Before a political solution is possible both the military and armed groups must accept that military victory is not viable. Some in the UK have claimed that the IRA was so badly penetrated by the British Security services that without political interference they could have been defeated once and for all. Jonathan Powell, the lead British negotiator in Tony Blair’s government, describes this as “the security delusion”. While the military often begin by suffering from the security delusion, they are also often the first to realise that a lasting solution cannot be achieved through military means. I have met many proponents of this theory in the Philippine Armed Forces, including now retired General Bautista. It was the progressive involvement of the Philippine military in the ceasefire architecture on the ground in Mindanao that helped create the space for political talks to make progress.

Political leadership on all sides is critical to achieving a lasting peace. Nobel Peace prize winners David Trimble and John Hume both sacrificed their political parties and their careers in the pursuit of peace in Northern Ireland and Tony Blair made incredibly brave decisions, including inviting members of the IRA to 10 Downing Street for talks. President Aquino, Chairman Murad and many others have made similarly brave decisions. In both the Northern Ireland and Mindanao conflicts many people have risked their lives in the pursuit of peace.

But this political leadership cannot be short term. The signing of a political agreement does not represent the end of the conflict. In fact, peace agreements are perhaps better described as the end of the beginning rather than the beginning of the end. The process of decommissioning in Northern Ireland took nearly twelve years to complete in a much more favourable context than in Mindanao. The devolved government in Northern Ireland was suspended repeatedly during the first six years after it was formed, but yet there was no resumption of the conflict.

Decommissioning was an extremely sensitive issue following our peace agreement. The Protestant/Unionist community in particular obsessed over the destruction of paramilitary weapons. However, what we came to realise was that the issue of weapons was perhaps less important than whether the main political groups were committed to giving up violence. Paramilitary weapons were eventually decommissioned with the support of an international team lead by the Canadian General John De Chasterlain. But a separate international team, known as the Independent Monitoring Team, was also responsible for reporting on whether groups were committed to political rather than violent means.

For many years the UK refused to countenance the idea of international involvement in our domestic process, but we came to realise that third party involvement was extremely helpful. Some issues, like decommissioning, were too sensitive for the parties to take care of themselves and on other issues, like policing, they simply couldn’t agree. We would not have been able to make the progress we have without the support of the international community.

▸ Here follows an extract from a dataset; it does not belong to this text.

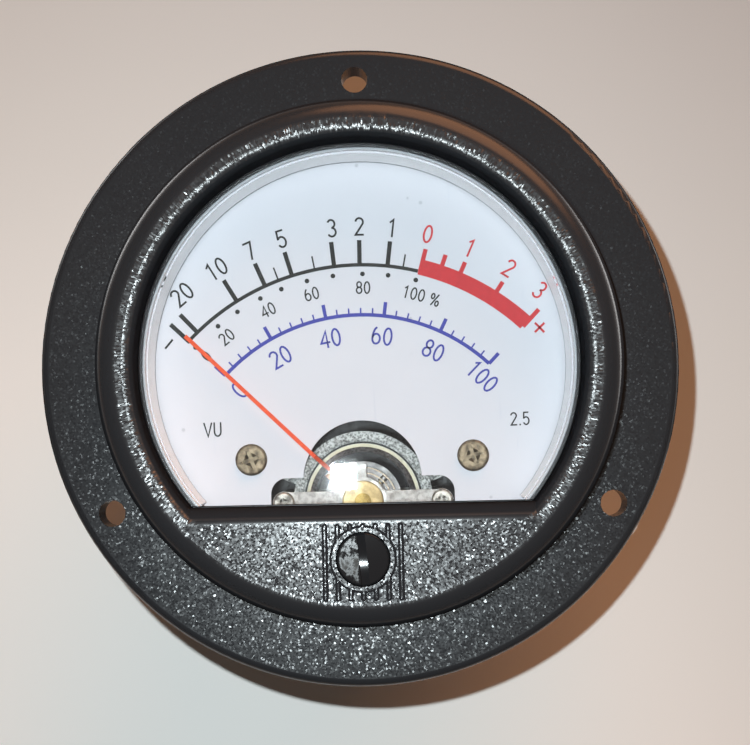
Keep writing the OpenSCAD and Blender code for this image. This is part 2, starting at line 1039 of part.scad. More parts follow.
module bridge_screws() {
    color("#c9c9c6")
        seated()
            at_pivot()
                both_sides(bridge_x, 0) {
                    translate([0, 0, front_bridge_z + bridge_t])
                        rotate([0, 0, 15])
                            cross_screw(bridge_head_r, 0.7, bridge_screw_r, bridge_screw_len);
                    translate([0, 0, rear_bridge_z])
                        mirror([0, 0, 1])
                            cross_screw(bridge_head_r, 0.7, bridge_screw_r, bridge_screw_len);
                }
}

// ---------------------------------------------------------------- bearings and springs

// Jewel screw from its jewel end at z = 0 to a slotted head above length
module jewel_screw(length) {
    difference() {
        union() {
            cylinder(r = jewel_screw_r, h = length + eps);
            translate([0, 0, length])
                cylinder(r = jewel_head_r, h = jewel_head_t);
        }
        translate([0, 0, -eps])
            cylinder(r = jewel_r, h = jewel_t + eps);
        rotate([0, 0, -45])
            span([-5, -jewel_slot_w / 2, length + 0.1], [5, jewel_slot_w / 2, length + 5]);
    }
}

// Height at which the front lock nut ends and the screw's head begins
function front_nut_top() = bush_top + 0.02 + lock_nut_t;

module front_jewel_screw() {
    color("#c79a3a")
        seated()
            at_pivot()
                translate([0, 0, jewel_screw_z])
                    jewel_screw(front_nut_top() - jewel_screw_z);
}

// Height of the rear jewel screw's jewel end, which mirrors the front one
function rear_screw_z() = mirror_sum - jewel_screw_z;
// Height of the rear spring arm's rear face
function rear_arm_z() = rear_bridge_z - bush_flange_t - arm_t;

module rear_jewel_screw() {
    color("#c79a3a")
        seated()
            at_pivot()
                translate([0, 0, rear_screw_z()])
                    mirror([0, 0, 1])
                        jewel_screw(rear_screw_z() - rear_arm_z() + lock_nut_t);
}

// Cup jewel with its blind hole open towards -z
module jewel() {
    difference() {
        cylinder(r = jewel_r, h = jewel_t);
        translate([0, 0, -eps])
            cylinder(r = jewel_hole_r, h = jewel_t - 0.1);
    }
}

module jewels() {
    color("#b3264a")
        seated()
            at_pivot() {
                translate([0, 0, jewel_screw_z])
                    jewel();
                translate([0, 0, rear_screw_z()])
                    mirror([0, 0, 1])
                        jewel();
            }
}

// Round lock nut with two spanner notches
module lock_nut() {
    difference() {
        rounded_disc(lock_nut_r, lock_nut_t, 0.25);
        translate([0, 0, -eps])
            cylinder(r = jewel_screw_r + 0.02, h = 3);
        for (side = [0, 180])
            rotate([0, 0, side - 45])
                span([lock_nut_r - 0.6, -0.35, lock_nut_t - 0.35], [lock_nut_r + 1, 0.35, 3]);
    }
}

module front_lock_nut() {
    color("#d4a843")
        seated()
            at_pivot()
                translate([0, 0, front_nut_top() - lock_nut_t])
                    lock_nut();
}

module rear_lock_nut() {
    color("#d4a843")
        seated()
            at_pivot()
                translate([0, 0, rear_arm_z()])
                    mirror([0, 0, 1])
                        lock_nut();
}

module rear_insulator() {
    color("#8a5a35")
        seated()
            at_pivot()
                translate([0, 0, rear_bridge_z - bush_flange_t])
                    ring(arm_hub_r - 0.4, jewel_screw_r + 0.02, bush_flange_t);
}

module rear_spring_arm() {
    reach = tab_y + arm_t;
    color("#c9c6bd")
        seated()
            at_pivot() {
                translate([0, 0, rear_arm_z()])
                    linear_extrude(height = arm_t)
                        difference() {
                            union() {
                                circle(arm_hub_r - 0.6);
                                translate([-tab_w / 2, -reach])
                                    square([tab_w, 2 * reach]);
                            }
                            circle(jewel_screw_r + 0.02);
                        }
                span([-tab_w / 2, tab_y, rear_arm_z()], [tab_w / 2, reach, mirror_sum - collet_z]);
            }
}

// Half of a thin ring of mean radius r, above the x axis when up is 1 and below when -1
module half_turn(r, centre, up) {
    translate([centre, 0])
        intersection() {
            difference() {
                circle(r + spring_t / 2);
                circle(r - spring_t / 2);
            }
            translate([-10, up > 0 ? 0 : -10])
                square([20, 10]);
        }
}

// Flat spiral of half turns whose radius grows by one step each, ending above the pivot
module spiral() {
    linear_extrude(height = spring_w) {
        for (k = [0 : 2 * spring_turns - 1])
            half_turn(spring_start_r + k * spring_step, k % 2 == 0 ? 0 : spring_step, k % 2 == 0 ? 1 : -1);
        intersection() {
            half_turn(spring_start_r + 2 * spring_turns * spring_step, 0, 1);
            square([10, 10]);
        }
    }
}

module front_hairspring() {
    color("#b98b46")
        seated()
            at_pivot()
                translate([0, 0, collet_z + 0.05])
                    spiral();
}

module rear_hairspring() {
    color("#b98b46")
        seated()
            at_pivot()
                translate([0, 0, mirror_sum - collet_z - 0.05 - spring_w])
                    spiral();
}

module hairspring_collets() {
    color("#c9a557")
        seated()
            at_pivot()
                for (z = [collet_z, mirror_sum - collet_z - collet_t])
                    translate([0, 0, z])
                        ring(collet_r, needle_r + 0.02, collet_t);
}

// ---------------------------------------------------------------- moving coil

// Rectangle with round corners, centred on the origin
module round_rect(size, r) {
    square([size.x - 2 * r, size.y], center = true);
    square([size.x, size.y - 2 * r], center = true);
    for (sx = [-1, 1], sy = [-1, 1])
        translate([sx * (size.x / 2 - r), sy * (size.y / 2 - r)])
            circle(r, $fn = 32);
}

// Loop of the coil's plane: outer half width y, wall t, inset from the coil's ends
module coil_loop(y, t, inset, corner) {
    length = coil_z[1] - coil_z[0] - 2 * inset;
    at_rest()
        translate([0, 0, mirror_sum / 2])
            along_x(2 * coil_half_w)
                difference() {
                    round_rect([2 * y, length], corner);
                    round_rect([2 * (y - t), length - 2 * t], corner - t / 2);
                }
}

module coil_former() {
    color("#c7c9cb")
        seated()
            coil_loop(coil_y - winding_t, former_t, winding_t, 0.36);
}

module coil_winding() {
    color("#8c4a22")
        seated()
            coil_loop(coil_y, winding_t, 0, 0.5);
}

// Base, hub and needle standing on the end of the coil, along +z from z = 0
module pivot(hub_h, needle_h) {
    cylinder(r = base_r, h = base_t);
    cylinder(r = hub_r, h = hub_h);
    cylinder(r = needle_r, h = needle_h - 0.15, $fn = 32);
    translate([0, 0, needle_h - 0.15 - eps])
        cylinder(r1 = needle_r, r2 = 0.05, h = 0.15, $fn = 32);
}

module front_pivot() {
    color("#9fa3a8")
        seated()
            at_pivot()
                translate([0, 0, coil_z[1]])
                    pivot(hub_top - coil_z[1], needle_tip - coil_z[1]);
}

module rear_pivot() {
    color("#9fa3a8")
        seated()
            at_pivot()
                translate([0, 0, coil_z[0]])
                    mirror([0, 0, 1])
                        pivot(hub_top - coil_z[1], needle_tip - coil_z[1]);
}

// Three arms: one opposite the pointer and one to each side
module cross_shape() {
    difference() {
        union() {
            cylinder(r = cross_ring_r, h = cross_t);
            for (turn = [90, 180, 270])
                rotate([0, 0, turn])
                    span([-cross_arm_w / 2, 0, 0], [cross_arm_w / 2, cross_reach, cross_t]);
        }
        translate([0, 0, -eps])
            cylinder(r = hub_r + 0.02, h = 1);
    }
}

module balance_cross() {
    color("#b8934a")
        seated()
            at_rest()
                translate([0, 0, cross_z])
                    cross_shape();
}

module balance_weights() {
    color("#5a4a3a")
        seated()
            at_rest()
                translate([0, 0, cross_z])
                    difference() {
                        for (turn = [90, 180, 270])
                            rotate([0, 0, turn])
                                translate([0, cross_reach, cross_t / 2])
                                    rotate([90, 0, 0])
                                        cylinder(r = weight_r, h = weight_len, $fn = 32);
                        cross_shape();
                    }
}

module pointer() {
    low = pointer_z;
    high = low + pointer_t;
    color("#e85a32")
        seated()
            at_rest()
                difference() {
                    union() {
                        translate([0, 0, low])
                            cylinder(r = cross_ring_r, h = pointer_t);
                        along_x(pointer_w)
                            polygon([
                                [0, low],
                                [crank_y[0], low],
                                [crank_y[1], blade_z],
                                [pointer_len, blade_z],
                                [pointer_len, blade_z + pointer_t],
                                [crank_y[1] - 0.15, blade_z + pointer_t],
                                [crank_y[0] - 0.15, high],
                                [0, high]
                            ]);
                    }
                    translate([0, 0, low - eps])
                        cylinder(r = hub_r + 0.02, h = 1);
                }
}

front_cover();
window();
rear_case();
case_screws();
zero_adjust_screw();
dial_plate();
black_scale_print();
red_scale_print();
blue_scale_print();
dial_screws();
movement_frame();
frame_screws();
yoke_ring();
core_magnet();
core_supports();
front_bridge();
rear_bridge();
bridge_screws();
front_jewel_screw();
rear_jewel_screw();
jewels();
front_lock_nut();
rear_lock_nut();
zero_arm_bush();
rear_insulator();
zero_arm();
rear_spring_arm();
front_hairspring();
rear_hairspring();
hairspring_collets();
coil_former();
coil_winding();
front_pivot();
rear_pivot();
balance_cross();
balance_weights();
pointer();
terminal_studs();
terminal_washers();
terminal_clamp_nuts();
outer_solder_tags();
terminal_wire_nuts();
inner_solder_tags();
frame_lead();
spring_lead();
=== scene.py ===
"""Round moving-coil panel meter: the looks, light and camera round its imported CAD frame."""

import math

import bpy
import numpy as np
from mathutils import Matrix, Vector


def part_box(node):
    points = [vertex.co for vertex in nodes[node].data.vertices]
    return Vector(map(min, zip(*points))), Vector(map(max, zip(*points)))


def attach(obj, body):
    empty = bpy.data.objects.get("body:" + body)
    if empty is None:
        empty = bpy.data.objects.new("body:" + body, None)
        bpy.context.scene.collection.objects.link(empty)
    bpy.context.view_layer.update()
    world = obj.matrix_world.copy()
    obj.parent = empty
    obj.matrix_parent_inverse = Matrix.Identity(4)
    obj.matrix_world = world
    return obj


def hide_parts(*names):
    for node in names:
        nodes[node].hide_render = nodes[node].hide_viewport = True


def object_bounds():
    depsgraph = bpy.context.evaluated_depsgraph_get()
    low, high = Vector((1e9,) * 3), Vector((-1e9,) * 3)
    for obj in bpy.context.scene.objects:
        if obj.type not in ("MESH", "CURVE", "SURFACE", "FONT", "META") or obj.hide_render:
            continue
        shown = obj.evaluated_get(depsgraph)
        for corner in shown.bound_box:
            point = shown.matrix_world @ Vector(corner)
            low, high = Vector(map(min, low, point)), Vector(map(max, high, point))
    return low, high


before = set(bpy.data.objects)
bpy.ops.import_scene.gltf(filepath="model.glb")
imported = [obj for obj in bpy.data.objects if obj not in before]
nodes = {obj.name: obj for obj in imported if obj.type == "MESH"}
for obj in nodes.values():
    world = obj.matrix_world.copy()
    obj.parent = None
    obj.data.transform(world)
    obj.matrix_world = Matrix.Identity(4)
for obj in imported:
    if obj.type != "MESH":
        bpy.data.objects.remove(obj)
cad_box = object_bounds()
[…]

Violent groups of course continue to exist in Northern Ireland, but they are very small, enjoy no popular support and are more criminal than ideological in nature. If you are going to remove support for such groups, you have to be able persuade people that their aspirations can be realised through political means. This is where the issue of parity of esteem or the principle of consent, which I have mentioned already, is so important. At any time, the people of Northern Ireland can vote and decide whether to join with the rest of Ireland. Any citizen in Northern Ireland can choose to be British or Irish.

But not everyone’s aspirations manifest themselves in nationalist sentiments. For most people the provision of basic needs, housing, education, and employment is far more important. This is where good governance is absolutely vital. Sometimes bad governance is the result of conflict and sometimes the conflict provides an excuse. Only once the conflict has been addressed can you remove that excuse, but once you do, governance must improve. This will perhaps be the by far the biggest challenge for the new Bangsamoro government.

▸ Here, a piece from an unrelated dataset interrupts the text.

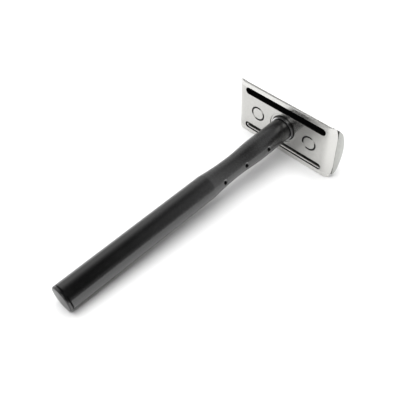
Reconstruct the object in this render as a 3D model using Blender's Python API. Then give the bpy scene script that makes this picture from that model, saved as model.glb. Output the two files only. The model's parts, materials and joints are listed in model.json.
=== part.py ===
"""Three-piece double-edge safety razor, lying on a flat surface.

The razor is designed upright in its own frame: Z runs along the handle from the butt to the head,
X along the head's long side and Y across it.  Every piece is a child of one empty that lays the
razor down on its butt and on the lower guard bar of its head.  Lengths are metres.
"""

import math

import bmesh
import bpy
from mathutils import Matrix, Vector

MM = 0.001

# Handle, from the butt upwards
HANDLE_LENGTH = 103.83 * MM      # butt to the underside of the base plate
GRIP_RADIUS = 4.70 * MM
WAIST_RADIUS = 3.98 * MM
NECK_RADIUS = 4.50 * MM
GRIP_TOP = 62.5 * MM
WAIST_HEIGHT = 76.0 * MM
NECK_START = 88.5 * MM
HANDLE_BOTTOM = 1.25 * MM
HANDLE_TOP = HANDLE_LENGTH - 0.80 * MM
EDGE_CHAMFER = 0.40 * MM
NECK_CHAMFER = 0.25 * MM
GROOVE_CHAMFER = 0.15 * MM       # both lips of the groove between the handle and its end cap
TAPER_POWER = 2.2
DIMPLE_HEIGHTS = (68.0 * MM, 79.3 * MM, 90.9 * MM)
DIMPLE_RADIUS = 0.85 * MM
DIMPLE_DEPTH = 0.55 * MM
DIMPLE_ANGLE = math.radians(13.0)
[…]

As well as housing, education and employment, communities must feel secure. The role of the police is therefore also extremely important. Policing must be driven by the community. The community must be responsible for setting policing objectives and priorities and identifying how they want to be policed – in Northern Ireland we called this “policing with the community”. The police must be totally free from partisan political control and there must be direct accountability between the community and the police at the local level with full transparency. Only then can you establish trust in the police force and, by association, the government, which allows all members of the community to feel safe.

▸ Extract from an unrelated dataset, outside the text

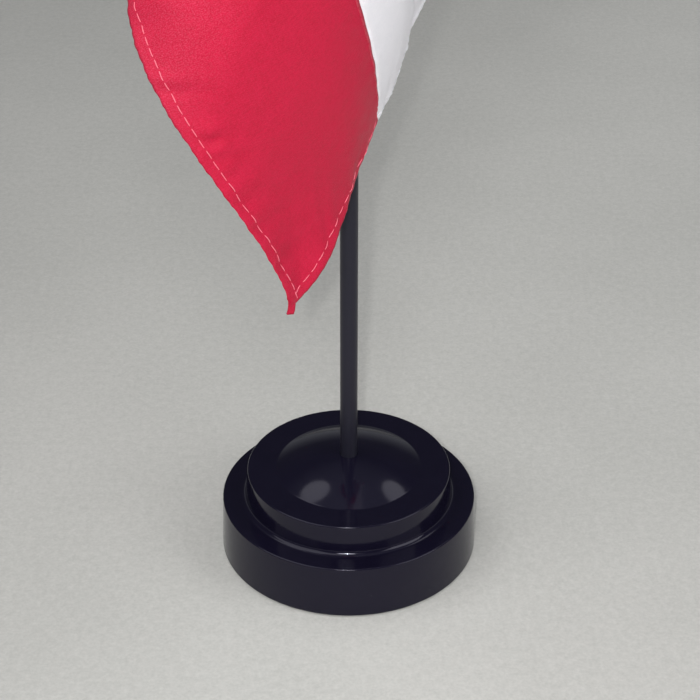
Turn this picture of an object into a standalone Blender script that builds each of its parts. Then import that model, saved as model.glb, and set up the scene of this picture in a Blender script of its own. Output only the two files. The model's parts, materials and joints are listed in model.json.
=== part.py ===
"""Desk flag stand: a two-tier weighted plastic base, a plastic pole with a
spear finial, and a small hemmed flag of three sewn bars on a hoist sleeve.

Units are metres, +Z up.  The origin is the centre of the base's underside,
and the pole's axis is the Z axis.
"""
import math

import bmesh
import bpy
from mathutils import Matrix, Vector

# ------------------------------------------------------------ dimensions
GAP = 0.0003                # clearance kept between neighbouring pieces

# base
BASE_R = 0.0360             # lower tier, at the table
TIER1_TOP_R = 0.0355        # lower tier, at its shoulder
TIER1_H = 0.0160            # shoulder height
TIER2_FOOT_R = 0.0289       # upper tier, at its foot
TIER2_TOP_R = 0.0284        # upper tier, at its rim
RIM_Z = 0.0248              # rim height
DOME_R = 0.0204             # where the shallow dome meets the flat rim
DOME_RISE = 0.0045          # dome apex above the rim
WALL = 0.0024               # moulded wall thickness
SHELL_FOOT_Z = 0.0004       # shell stands this far above the table
EDGE_ROUND = 0.0004         # moulded edge radius
FOOT_FILLET = 0.0011        # fillet between upper wall and shoulder
BOSS_R = 0.0052             # socket boss, outside
BOSS_FOOT_Z = 0.0062
SOCKET_R = 0.00246          # socket bore
SOCKET_FLOOR_Z = 0.0080
RIB_COUNT = 4
RIB_T = 0.0016
RIB_Z0 = 0.0088

# underside pad and ballast
PAD_R = 0.0328
PAD_T = 0.0018
BALLAST_R_OUT = 0.0318
BALLAST_R_IN = 0.0066
BALLAST_Z0 = PAD_T + GAP
BALLAST_T = 0.0060

# pole and finial
POLE_R = 0.0024
POLE_LEN = 0.305
POLE_Z0 = SOCKET_FLOOR_Z + GAP
POLE_Z1 = POLE_Z0 + POLE_LEN
FINIAL_GRIP = 0.0070        # how far the finial reaches down over the pole
FINIAL_H = 0.0300           # finial height above the pole's end

# flag
FLAG_LEN = 0.210
FLAG_H = 0.140
FLAG_Z0 = 0.166             # hoist's lower corner
BAR_1 = 0.0525              # hoist bar ends here
BAR_2 = 0.1575              # fly bar starts here
CLOTH_T = 0.0006
SLEEVE_IN = POLE_R + 0.00005
SLEEVE_OUT = 0.0031
THREAD_R = 0.00018
HEM = 0.0030                # stitch line, in from the cloth's edge
FLY_HEM = 0.0027

# The drape.  Each station is a distance along the flag from the hoist, and
# the millimetre positions there of its bottom edge, of the points one third
# and two thirds of the way up, and of its top edge.  The cloth leaves the
# pole to the back, turns round to the right and comes forward past the
# pole, so that its fly corner hangs front left.
STATIONS = [
    (0, (0, 3.9, 166), (0, 3.9, 212.7), (0, 3.9, 259.3), (0, 3.9, 306)),
    (28, (-12, 29, 166), (-8, 30, 212.5), (1.5, 31, 258), (16, 26.5, 302.5)),
    (51, (-10.5, 51, 164.5), (2, 49.5, 209.5), (19.5, 41.5, 252), (35.5, 25.5, 292.5)),
    (69, (2.5, 62.5, 161), (18.5, 50.5, 203), (31.5, 32, 243.5), (38.5, 11, 284)),
    (85, (17, 59.5, 155.5), (26, 38.5, 195.5), (30.5, 17.5, 236.5), (30, -1.5, 278.5)),
    (101, (21.5, 46, 148.5), (24.5, 24, 189), (23, 4.5, 230.5), (19.5, -12.5, 273.5)),
    (118, (16, 31.5, 142.5), (18, 9.5, 183), (15, -9.5, 224.5), (8.5, -25, 267.5)),
    (141, (11.5, 12, 135.5), (11, -11, 174), (4, -28, 216), (-5.5, -42, 259.5)),
    (157.5, (7, -1.5, 132), (4, -25.5, 167.5), (-5.5, -40, 209.5), (-16.5, -53, 252.5)),
    (184, (-1.5, -23.5, 114), (-11, -43.5, 155), (-24.5, -55.5, 197.5), (-40, -50.5, 240.5)),
    (210, (-14, -42.5, 102), (-30, -58, 143.5), (-48, -55.5, 185.5), (-44, -29.5, 225.5)),
]


# --------------------------------------------------------------- helpers
for ob in list(bpy.data.objects):
    bpy.data.objects.remove(ob, do_unlink=True)

parts = bpy.data.collections.new("desk_flag_stand")
cutters = bpy.data.collections.new("desk_flag_stand_cutters")
bpy.context.scene.collection.children.link(parts)
bpy.context.scene.collection.children.link(cutters)


def material(name, colour, roughness, metallic=0.0):
    mat = bpy.data.materials.new(name)
    mat.use_nodes = True
    bsdf = mat.node_tree.nodes["Principled BSDF"]
    bsdf.inputs["Base Color"].default_value = (*colour, 1.0)
    bsdf.inputs["Roughness"].default_value = roughness
    bsdf.inputs["Metallic"].default_value = metallic
    mat.diffuse_color = (*colour, 1.0)
    return mat


MAT_BASE = material("base_plastic", (0.012, 0.011, 0.016), 0.12)
MAT_PAD = material("pad_foam", (0.03, 0.03, 0.03), 0.9)
MAT_STEEL = material("ballast_steel", (0.5, 0.5, 0.5), 0.4, 1.0)
MAT_POLE = material("pole_plastic", (0.02, 0.02, 0.026), 0.35)
MAT_GOLD = material("finial_gold", (0.75, 0.55, 0.2), 0.3, 0.9)
MAT_RED = material("red_satin", (0.62, 0.02, 0.06), 0.45)
MAT_WHITE = material("white_satin", (0.78, 0.76, 0.82), 0.45)
MAT_THREAD = material("thread", (0.85, 0.6, 0.65), 0.7)


def add(name, mesh, mat, coll=parts):
    ob = bpy.data.objects.new(name, mesh)
    coll.objects.link(ob)
    if mat:
        mesh.materials.append(mat)
    return ob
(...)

Finally, if genuine solutions are to be found for a community made up of different groups with different religious, cultural and ethnic identities then those solutions must be determined at the local level and genuine and inclusive devolution is therefore required. The UK has devolved governments in Northern Ireland, Scotland and Wales. Devolution does not mean that the central government in Westminster has given up sovereignty – the UK parliament still remains sovereign in law and can still legislate, in theory and in fact, for Scotland, Northern Ireland and Wales, including on all powers that have been devolved. But the UK parliament understands that abusing its residual power would achieve nothing other than creating division and strife. Instead, central government has entered into a partnership with the devolved governments, through our intergovernmental relations mechanism, that allows laws and policies to be crafted locally to suit local needs. We firmly believe that rather than weaken the United Kingdom, this has helped to strengthen it.

As with Northern Ireland, there is still a long way to go to find a lasting peace in Muslim Mindanao. Securing a lasting peace is vital for the development of the Philippines as a whole – it is not just for the people of Mindanao but for everyone, whether they are in Luzon, the Visayas or beyond. There have already been some extremely positive and innovative solutions found to the challenges of ending conflict here and it is heartening to know that the FSI is already beginning to equip Filipino diplomats so that they can share this experience with countries elsewhere in the region and beyond.

One final lesson is that lasting peace cannot be achieved by political leaders alone, but is the responsibility of everyone in society; in the conflict-affected area and beyond. I therefore wish you all luck as you continue to strive for a lasting solution to the conflict in the Philippines.